> [TASK TO COMPLETE] Using the data that follows, return exactly the lines from the one that contains "Write part 3" through the one that contains "places, noise, colour", ends included.

> [THE RECORDS]
..............................

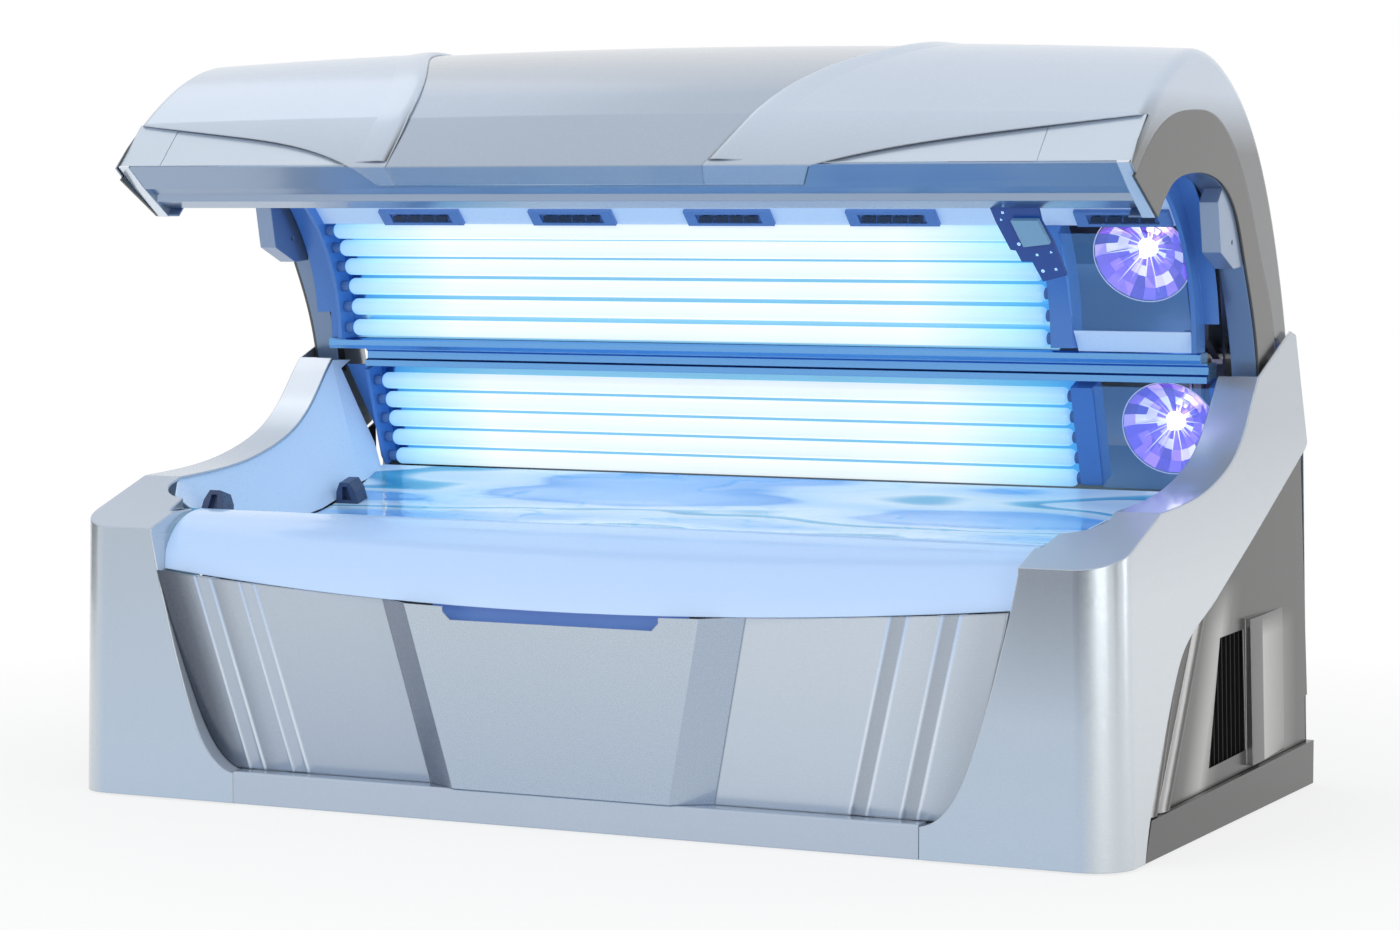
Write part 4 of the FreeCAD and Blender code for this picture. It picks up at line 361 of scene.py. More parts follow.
def diffuser(name):
    """The lit front apron: opal acrylic, brighter at its lower edge and at its middle."""
    shader = Shader(name)
    height = shader.spread(shader.axis("z"), 0.44, 0.61, 0.0, 1.0)
    colour = shader.ramp(height, [(0.0, (0.62, 0.78, 1.0)), (0.35, (0.50, 0.70, 1.0)),
                                  (0.8, (0.42, 0.62, 0.98)), (1.0, (0.52, 0.72, 1.0))])
    fine = shader.noise(300, 2.0)
    shader.put(Base_Color=(0.46, 0.63, 0.90), Roughness=shader.spread(fine, 0.3, 0.7, 0.2, 0.28),
               Emission_Color=colour, Emission_Strength=0.26, Coat_Weight=0.5, Coat_Roughness=0.08)
    shader.relief(fine, 0.03, 0.0003, 0.003)
    return shader.material


def faceted_reflector(name):
    """The violet dichroic reflector, each facet with its own colour, with painted glints and a painted
    glow, brightest in the middle.
    """
    shader = Shader(name)
    tone = shader.add("ShaderNodeAttribute", attribute_name="facet")
    glint_mask = shader.add("ShaderNodeAttribute", attribute_name="heat")
    colour = shader.ramp(tone.outputs["Fac"], [
        (0.0, (0.07, 0.06, 0.30)), (0.25, (0.13, 0.08, 0.46)), (0.5, (0.22, 0.12, 0.66)),
        (0.72, (0.42, 0.25, 0.82)), (0.88, (0.72, 0.60, 0.98)), (1.0, (1.0, 0.98, 1.0))])
    # Painted glints turn white; the whole bowl glows as painted light.
    glow = shader.mix(glint_mask.outputs["Fac"], colour, (1.0, 0.97, 1.0))
    shader.put(Base_Color=colour, Metallic=0.6, Roughness=0.12, Emission_Color=glow,
               Emission_Strength=shader.spread(glint_mask.outputs["Fac"], 0.0, 1.0, 0.55, 1.6))
    return shader.material


def keypad_foil(name):
    """Dark blue foil on the keypad plate, and a steel-blue cover standing proud of it."""
    shader = Shader(name)
    fine = shader.noise(400, 2.0)
    corner, ahead = keypad_face()
    dot = shader.add("ShaderNodeVectorMath", operation="DOT_PRODUCT")
    shader.link(shader.place, dot.inputs[0])
    dot.inputs[1].default_value = ahead
    front = corner.dot(ahead)
    proud = shader.spread(dot.outputs["Value"], front + 0.2 * MM, front + 0.4 * MM, 0.0, 1.0)
    shader.put(Base_Color=shader.mix(proud, (0.010, 0.075, 0.36), (0.20, 0.42, 0.66)),
               Roughness=shader.spread(fine, 0.3, 0.7, 0.18, 0.26))
    shader.relief(fine, 0.03, 0.0003, 0.001)
    return shader.material


def mesh_grille(name):
    """Black woven mesh."""
    shader = Shader(name)
    grid = shader.add("ShaderNodeTexChecker")
    grid.inputs["Scale"].default_value = 700
    shader.link(shader.place, grid.inputs["Vector"])
    base = shader.mix(grid.outputs["Fac"], (0.008, 0.008, 0.009), (0.016, 0.016, 0.017))
    shader.put(Base_Color=base, Roughness=0.6, Specular_IOR_Level=0.12)
    shader.relief(grid.outputs["Fac"], 0.3, 0.0006)
    return shader.material


def make_materials():
    """One material for each finish on the bed."""
    silver = (0.47, 0.53, 0.60)
    return {
        # Silver: a bluer foot, a pale top band, blue-grey tops, lighter lower sides and a darker head-end
        # pillar top, all painted light and shade.
        "silver": metallic_paint("silver_paint", silver, low=(0.49, 0.60, 0.74),
                                 high=(0.84, 0.90, 0.98), top=(0.51, 0.59, 0.71),
                                 side=(0.64, 0.69, 0.73), side_high=(0.44, 0.49, 0.54),
                                 side_fade=(0.50, 0.80),
                                 pillar_top_shade=(0.24, 0.28, 0.34)),
        # Wings: a darker foot, painted shade; the end walls are painted dark below a height.
        "canopy": metallic_paint("wing_paint", (0.56, 0.64, 0.77), round_edge=0.006,
                                 low=(0.42, 0.48, 0.58), fade=(1.30, 1.44),
                                 side=(0.06, 0.06, 0.06), side_fade=(1.36, 1.48)),
        # Skin: a darker foot, painted shade, and a lighter crown, painted light.
        "skin": metallic_paint("skin_paint", (0.40, 0.47, 0.57), round_edge=0.006,
                               low=(0.37, 0.44, 0.54), fade=(1.32, 1.44),
                               high=(0.56, 0.59, 0.63), high_fade=(1.48, 1.565)),
        "brow": metallic_paint("brow_paint", (0.60, 0.68, 0.80), rough=0.3, round_edge=0.003),
        # Front panels: a darker foot and the stripes, painted shade and painted highlights.
        "front": metallic_paint("front_paint", (0.50, 0.57, 0.66), round_edge=0.006,
                                low=(0.40, 0.48, 0.60), fade=(0.08, 0.40), stripe_shade=True),
        "plinth": metallic_paint("plinth_paint", (0.49, 0.58, 0.71), round_edge=0.005),
        # Door: a darker foot and darker sides, painted shade; the sides that look to +X are painted
        # lighter.
        "door": metallic_paint("door_paint", (0.52, 0.60, 0.69), rough=0.26, round_edge=0.004,
                               low=(0.42, 0.51, 0.64), side=(0.20, 0.24, 0.32),
                               side_plus=(0.38, 0.46, 0.58), fade=(0.08, 0.40)),
        # Side panels: painted highlights on faces towards the user and in the sweeps.
        "bronze": metallic_paint("bronze_paint", (0.085, 0.084, 0.082), metallic=0.85,
                                 round_edge=0.003, coat=0.0, front=(0.42, 0.42, 0.42), painted_sweeps=True),
        "kick": metallic_paint("kick_paint", (0.080, 0.079, 0.077), metallic=0.85,
                               round_edge=0.003, coat=0.0),
        "arch": metallic_paint("arch_paint", (0.12, 0.118, 0.116), metallic=0.8, rough=0.28,
                               coat=0.15),
        "soffit": metallic_paint("soffit_paint", (0.20, 0.29, 0.45), metallic=0.5, rough=0.3),
        # The frames' glow is painted light.
        "blue": moulded_plastic("blue_frame", (0.085, 0.23, 0.58), rough=0.3, grain=900,
                                metallic=0.2, glow=(0.06, 0.20, 0.66), strength=0.12),
        "rail": brushed_metal("blue_rail", (0.17, 0.42, 0.82), rough=0.24),
        "reflector": brushed_metal("reflector_sheet", (0.34, 0.70, 0.94), rough=0.16),
        # The liners' glow is painted light.
        "liner": moulded_plastic("lit_liner", (0.66, 0.81, 1.0), rough=0.3,
                                 glow=(0.40, 0.60, 0.95), strength=0.20),
        "lamp": lamp_glass("lit_tube", 0.80),
        "bench_lamp": lamp_glass("bench_tube", 0.60),
        "socket": moulded_plastic("socket_plastic", (0.10, 0.22, 0.50), rough=0.4),
        "acrylic": wavy_acrylic("bench_acrylic"),
        # The filter glass's glow is painted light.
        "filter": clear_sheet("filter_glass", (0.20, 0.42, 0.80), 0.14, rough=0.01,
                              glow=(0.10, 0.34, 0.85), strength=0.50),
        "diffuser": diffuser("lit_diffuser"),
        "facets": faceted_reflector("violet_facets"),
        "burner": moulded_plastic("burner_glass", (0.95, 0.9, 1.0), rough=0.1, glow=(0.95, 0.9, 1.0),
                                  strength=2.5),
        # The bowl rims' glow is a painted highlight.
        "rim": moulded_plastic("bowl_rim", (0.80, 0.80, 0.95), rough=0.2, glow=(0.75, 0.75, 1.0),
                               strength=0.35),
        "nozzle": moulded_plastic("nozzle_plastic", (0.045, 0.075, 0.17), rough=0.3, metallic=0.1),
        "vent": moulded_plastic("vent_plastic", (0.13, 0.28, 0.66), rough=0.3),
        # Painted shade for the vents' openings.
        "slot": moulded_plastic("vent_slots", (0.006, 0.012, 0.05), rough=0.2),
        "foil": keypad_foil("keypad_foil"),
        "icons": moulded_plastic("keypad_lights", (0.5, 0.8, 1.0), rough=0.4, glow=(0.40, 0.75, 1.0),
                                 strength=0.8),
        # The grip recess's glow is painted light.
        "notch": moulded_plastic("grip_recess", (0.16, 0.30, 0.68), rough=0.35,
                                 glow=(0.16, 0.30, 0.75), strength=0.15),
        "mesh": mesh_grille("black_mesh"),
        "lip": metallic_paint("lip_paint", (0.30, 0.39, 0.53), metallic=0.85, rough=0.22,
                              round_edge=0.002),
        "handle": metallic_paint("lug_paint", (0.27, 0.37, 0.55), metallic=0.4, rough=0.3),
        "steel": metallic_paint("frame_paint", (0.12, 0.13, 0.14), metallic=0.3, rough=0.45,
                                round_edge=0.002),
        "sheet": brushed_metal("grey_sheet", (0.36, 0.38, 0.40), rough=0.4, along="z"),
        "zinc": brushed_metal("zinc_sheet", (0.52, 0.54, 0.56), rough=0.36),
        "rubber": moulded_plastic("foot_rubber", (0.02, 0.02, 0.02), rough=0.7),
        "black": moulded_plastic("cylinder_black", (0.015, 0.015, 0.017), rough=0.3),
        "chrome": brushed_metal("rod_chrome", (0.75, 0.75, 0.77), rough=0.1),
    }


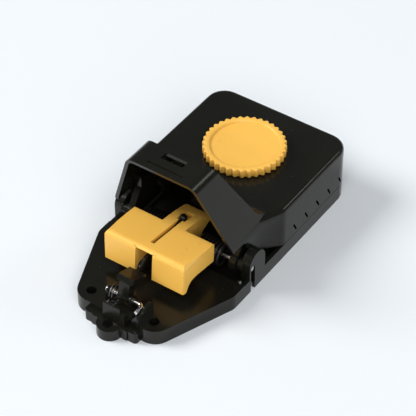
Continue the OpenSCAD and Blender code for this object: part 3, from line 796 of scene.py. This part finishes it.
class TRAP_OT_stage(bpy.types.Operator):
    """Pale floor, soft light and the camera"""

    bl_idname = "trap.stage"
    bl_label = "Stage"

    def execute(self, context):
        stage = context.scene.trap_stage
        floor_reach, floor_drop, sky_colour = 4.0, 0.1 * MM, (0.92, 0.965, 1.0, 1.0)
        data = bmesh.new()
        bmesh.ops.create_grid(data, x_segments=1, y_segments=1, size=floor_reach)
        _, skin = new_material("floor")
        set_values(skin, {
            "Base Color": (*stage.floor, 1.0), "Roughness": 0.6, "Specular IOR Level": 0.1})
        floor = new_object("floor", mesh_of(data, "floor"), "floor")
        floor.location.z = -floor_drop
        world = bpy.data.worlds.new("studio")
        context.scene.world = world
        world.use_nodes = True
        sky = world.node_tree.nodes["Background"]
        set_values(sky, {"Color": sky_colour, "Strength": stage.sky})
        for name, place, size, power in (
                ("key", (-3.0, -1.4, 2.7), stage.key_size, stage.key),
                ("fill", (2.0, -2.2, 3.0), stage.fill_size, stage.fill),
                ("rim", (1.2, 1.5, 1.6), stage.rim_size, stage.rim)):
            self.lamp(name, Vector(place), size, power)
        self.camera(context)
        context.scene.view_settings.view_transform = "Standard"
        return {"FINISHED"}

    def lamp(self, name, place, size, power):
        """A round soft lamp that faces the origin."""
        data = bpy.data.lights.new(name, "AREA")
        data.shape = "DISK"
        data.size = size
        data.energy = power
        lamp = bpy.data.objects.new(name, data)
        lamp.location = place
        lamp.rotation_euler = (-place).to_track_quat("-Z", "Y").to_euler()
        bpy.context.scene.collection.objects.link(lamp)

    def camera(self, context):
        """A long lens, above and to the right of the front tongue."""
        azimuth, elevation, roll = (math.radians(turn) for turn in (34.655, 42.908, -0.1008))
        aim = Vector((0.0, HINGE.y + 0.45 * MM, 0.4 * MM))
        aim_from_camera = Vector((-9.7536, -20.2868, -811.5777)) * MM
        sensor_mm, focal_pixels, nearest = 36.0, 1893.664, 0.01
        back = Vector((math.sin(azimuth) * math.cos(elevation),
                       -math.cos(azimuth) * math.cos(elevation), math.sin(elevation)))
        right = Vector((math.cos(azimuth), math.sin(azimuth), 0.0))
        up = back.cross(right)
        right, up = (right * math.cos(roll) + up * math.sin(roll),
                     up * math.cos(roll) - right * math.sin(roll))
        turn = Matrix((right, up, back)).transposed()
        place = aim - turn @ aim_from_camera
        data = bpy.data.cameras.new("camera")
        data.sensor_width = sensor_mm
        data.lens = sensor_mm * focal_pixels / PICTURE_PIXELS
        data.clip_start = nearest
        camera = bpy.data.objects.new("camera", data)
        camera.matrix_world = Matrix.Translation(place) @ turn.to_4x4()
        context.scene.collection.objects.link(camera)
        context.scene.camera = camera


class TRAP_PT_panel(bpy.types.Panel):
    """Lists the sizes, the colours and the pieces"""

    bl_idname = "TRAP_PT_panel"
    bl_label = "Mouse Trap"
    bl_space_type = "VIEW_3D"
    bl_region_type = "UI"
    bl_category = "Mouse Trap"

    def draw(self, context):
        for group_name in GROUPS:
            box = self.layout.box()
            settings = getattr(context.scene, group_name)
            for name in settings.bl_rna.properties.keys():
                if name not in ("rna_type", "name"):
                    box.prop(settings, name)
        for operator in OPERATORS:
            self.layout.operator(operator.bl_idname)


GROUPS = {
    "trap_mouldings": TrapMouldings, "trap_hardware": TrapHardware, "trap_springs": TrapSprings,
    "trap_cap": TrapCap, "trap_colours": TrapColours, "trap_stage": TrapStage}
OPERATORS = (TRAP_OT_mouldings, TRAP_OT_hardware, TRAP_OT_springs, TRAP_OT_cap, TRAP_OT_stage)


def register():
    for name, group_class in GROUPS.items():
        bpy.utils.register_class(group_class)
        setattr(bpy.types.Scene, name, PointerProperty(type=group_class))
    for operator in OPERATORS:
        bpy.utils.register_class(operator)
    bpy.utils.register_class(TRAP_PT_panel)


def unregister():
    bpy.utils.unregister_class(TRAP_PT_panel)
    for operator in reversed(OPERATORS):
        bpy.utils.unregister_class(operator)
    for name, group_class in reversed(GROUPS.items()):
        delattr(bpy.types.Scene, name)
        bpy.utils.unregister_class(group_class)


def main():
    register()
    make_materials()
    bpy.ops.trap.mouldings()
    bpy.ops.trap.hardware()
    bpy.ops.trap.springs()
    bpy.ops.trap.cap()
    bpy.ops.trap.stage()
    bpy.context.view_layer.update()
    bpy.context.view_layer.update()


if __name__ == "__main__":
    main()
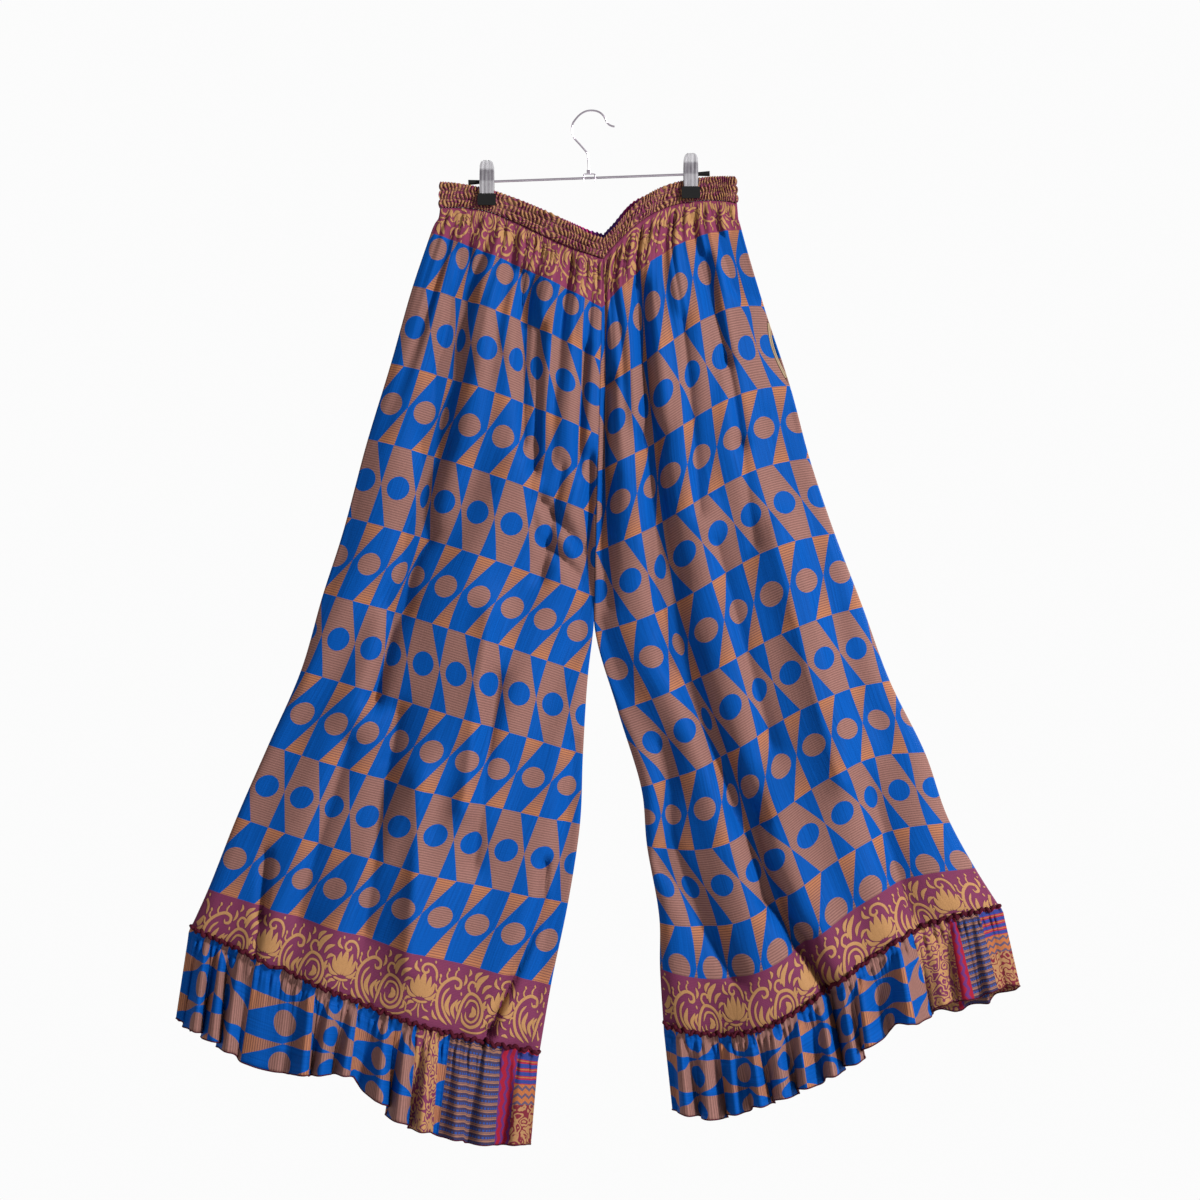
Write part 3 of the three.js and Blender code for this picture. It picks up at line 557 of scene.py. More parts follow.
class Value:
    """A number in a material's node tree, with the usual arithmetic."""

    def __init__(self, tree, socket):
        self.tree = tree
        self.socket = socket

    def do(self, operation, *others):
        node = self.tree.nodes.new("ShaderNodeMath")
        node.operation = operation
        for place, item in zip(node.inputs, (self,) + others):
            if isinstance(item, Value):
                self.tree.links.new(item.socket, place)
            else:
                place.default_value = item
        return Value(self.tree, node.outputs[0])

    __add__ = partialmethod(do, "ADD")
    __sub__ = partialmethod(do, "SUBTRACT")
    __mul__ = partialmethod(do, "MULTIPLY")
    __lt__ = partialmethod(do, "LESS_THAN")
    __gt__ = partialmethod(do, "GREATER_THAN")
    fract = partialmethod(do, "FRACT")
    sine = partialmethod(do, "SINE")
    size = partialmethod(do, "ABSOLUTE")

    def clamp(self):
        return self.do("MAXIMUM", 0.0).do("MINIMUM", 1.0)

    def wave(self, turns):
        """Zero to one and back, so many times to a unit."""
        return (self * (2 * math.pi * turns)).sine() * 0.5 + 0.5

    def off_middle(self):
        """Distance from the middle of each whole step, up to a half."""
        return (self.fract() - 0.5).size()


class Cloth:
    """A material under construction: places, noise, colour mixing and bump."""

    def __init__(self, name, roughness=0.6, specular=0.03):
        self.material = bpy.data.materials.new(name)
        self.material.use_nodes = True
        self.tree = self.material.node_tree
        self.shader = self.tree.nodes["Principled BSDF"]
        self.shader.inputs["Roughness"].default_value = roughness
        self.shader.inputs["Specular IOR Level"].default_value = specular

    def split(self, socket):
        node = self.tree.nodes.new("ShaderNodeSeparateXYZ")
        self.tree.links.new(socket, node.inputs[0])
        return tuple(Value(self.tree, output) for output in node.outputs)

    def uv(self):
        node = self.tree.nodes.new("ShaderNodeUVMap")
        node.uv_map = "cloth"
        return self.split(node.outputs[0])[:2]

    def place(self, kind):
        """Place on the piece, in metres for Object and in shares of its box for Generated."""
        return self.split(self.tree.nodes.new("ShaderNodeTexCoord").outputs[kind])

    def noise(self, x=None, y=None, detail=2.0, scale=1.0):
        """Noise over two values, or through the piece itself where none are given."""
        node = self.tree.nodes.new("ShaderNodeTexNoise")
        node.inputs["Scale"].default_value = scale
        node.inputs["Detail"].default_value = detail
        if x is None:
            place = self.tree.nodes.new("ShaderNodeTexCoord")
            self.tree.links.new(place.outputs["Object"], node.inputs["Vector"])
        else:
            join = self.tree.nodes.new("ShaderNodeCombineXYZ")
            self.tree.links.new(x.socket, join.inputs[0])
            self.tree.links.new(y.socket, join.inputs[1])
            self.tree.links.new(join.outputs[0], node.inputs["Vector"])
        return Value(self.tree, node.outputs[0])

    def mix(self, share, first, second):
        node = self.tree.nodes.new("ShaderNodeMix")
        node.data_type = "RGBA"
        self.tree.links.new(share.socket, node.inputs["Factor"])
        for place, colour in ((node.inputs[6], first), (node.inputs[7], second)):
            if isinstance(colour, tuple):
                place.default_value = (*colour, 1)
            else:
                self.tree.links.new(colour, place)
        return node.outputs[2]

    def colour(self, socket):
        self.tree.links.new(socket, self.shader.inputs["Base Color"])

    def bump(self, height, strength=0.2, distance=0.0006):
        node = self.tree.nodes.new("ShaderNodeBump")
        node.inputs["Strength"].default_value = strength
        node.inputs["Distance"].default_value = distance
        self.tree.links.new(height.socket, node.inputs["Height"])
        self.tree.links.new(node.outputs[0], self.shader.inputs["Normal"])

def tint(colour, factor):
    return tuple(part * factor for part in colour)


def geometric_print(cloth, u, v):
    """Colour of the row print: u counts columns from a circle's middle, v counts rows."""
    column = u.fract() - 1.0
    row = v.fract()
    brown_row = (v * 0.5).fract() > 0.5
    slant_brown = column + 1.0 - row
    slant_blue = column + row
    slant = slant_brown * brown_row + slant_blue * (brown_row * -1.0 + 1.0)
    hourglass = ((column + 0.5) * slant) < 0.0
    across = ((column + 0.5).size() * -1.0 + 0.5) * PRINT_COLUMN
    down = (row - 0.5) * PRINT_ROW
    circle = (across * across + down * down) < CIRCLE_RADIUS**2
    weft = v.wave(PRINT_ROW / WEFT_PITCH)
    streak = cloth.noise(u * 26.0, v * 0.9, 3.0)
    grain = cloth.noise(u * 12.0, v * 40.0, 2.0)
    end = ((row - 0.5).size() * 2.0 - 0.15).clamp()
    blue = cloth.mix((streak * 0.9 - 0.1).clamp(), tint(BLUE, 0.6), tint(BLUE, 1.35))
    brown = cloth.mix((weft * 0.7 + grain * 0.35).clamp(), tint(BROWN, 1.3), tint(BROWN, 0.62))
    stripe = cloth.mix(end, BROWN, ORANGE)
    stripe = cloth.mix((weft * weft * (end * -0.15 + 0.75)).clamp(), stripe, DARK_THREAD)
    blue_row = cloth.mix(circle, cloth.mix(hourglass, blue, stripe), brown)
    brown_ground = cloth.mix(circle, cloth.mix(hourglass, brown, blue), blue)
    return cloth.mix(brown_row, blue_row, brown_ground), weft, streak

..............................

> [PROBLEM SOLUTION]
Write part 3 of the three.js and Blender code for this picture. It picks up at line 557 of scene.py. More parts follow.
class Value:
    """A number in a material's node tree, with the usual arithmetic."""

    def __init__(self, tree, socket):
        self.tree = tree
        self.socket = socket

    def do(self, operation, *others):
        node = self.tree.nodes.new("ShaderNodeMath")
        node.operation = operation
        for place, item in zip(node.inputs, (self,) + others):
            if isinstance(item, Value):
                self.tree.links.new(item.socket, place)
            else:
                place.default_value = item
        return Value(self.tree, node.outputs[0])

    __add__ = partialmethod(do, "ADD")
    __sub__ = partialmethod(do, "SUBTRACT")
    __mul__ = partialmethod(do, "MULTIPLY")
    __lt__ = partialmethod(do, "LESS_THAN")
    __gt__ = partialmethod(do, "GREATER_THAN")
    fract = partialmethod(do, "FRACT")
    sine = partialmethod(do, "SINE")
    size = partialmethod(do, "ABSOLUTE")

    def clamp(self):
        return self.do("MAXIMUM", 0.0).do("MINIMUM", 1.0)

    def wave(self, turns):
        """Zero to one and back, so many times to a unit."""
        return (self * (2 * math.pi * turns)).sine() * 0.5 + 0.5

    def off_middle(self):
        """Distance from the middle of each whole step, up to a half."""
        return (self.fract() - 0.5).size()


class Cloth:
    """A material under construction: places, noise, colour mixing and bump."""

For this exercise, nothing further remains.